おりすじ
「引っ越しと折り紙マニアのおばさん」 本位田那穂美
昨年6月11回目の引っ越しをしました。独身時代をいれて15回目!引っ越しと折り紙はあまり関係がないようですが、私にとってはおおありでした。まだ引っ越しは続きますから正確にはずっとおおありでしょうか。特にベイルート(あの内戦のおかげで日本出発後すぐにギリシャへ避難し40日で帰国)と3年間のギリシャ在住時代は、アラビア語、ギリシャ語、英語、まるで駄目な私にとっては最初はおっくうな生活でした。その時代の救いの紙が折り紙様だったと言う訳です。
折り紙は物心ついた時からずっとやっていたようで、母や幼稚園の先生から教わった物はずっと覚えていました。
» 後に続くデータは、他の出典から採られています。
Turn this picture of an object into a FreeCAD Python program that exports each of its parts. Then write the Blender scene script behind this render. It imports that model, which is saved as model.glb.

ちなみに私は和歌山市立の幼稚園の創立時の入園生でしたが、その幼稚園では園児の誕生祝いには先生手作りの折り紙の三方に鶴、亀、その他その月々の季節の折り紙など数点入った物がプレゼントされました。そして長い間折り紙というのは伝承の物を折っている事だと思っていたのですが、結婚してからは誰かが考えた物ばかりでは進歩がないという主人の一言で自分でも考えて折れば良いのだと思うようになっていました。丁度、日本折紙協会の第1 世界展にくすだま“なおみ”を出品させていただいた代でした。
ギリシャ時代は言葉によるコミニケーションが出来なくても現実には2人の子供を学校に通わせ毎日生活していかなくてはいけなかった訳でした。ある時パーティ(外国では夫婦出席が原則)で話しかけられた時とっさに折り紙をやってみせたところ、教えてほしいといわれ、その後パーティにはかならず折り紙持参となりました。そして折り紙を折ることでコミニケーションができると言う事がわかったという訳です。
帰国後は協会のシンポジウムに毎年のように参加することで全国に友達が出来、おりがみはうすの山口さんともお知り合いとなり、折り紙とかかわる時間がどんどん増えてきました。そして気が付いてみれば、引っ越した時の淋しさや子育ての難しい時期など数えあげたらきりがない位折り紙をすることで救われてきました。6年前に何回目かの東京での生活がはじまりおりがみはうすを訪ね、折り紙探偵団との出会いがあり、常に驚きと発見の連続で年齢を忘れて勉強させていただいています。そして私を救ってくれた折り紙のすばらしさをできるだけ多くの方に伝えそして一緒に楽しむ事が今の私に出来る仕事だと思い努力していこうと思います。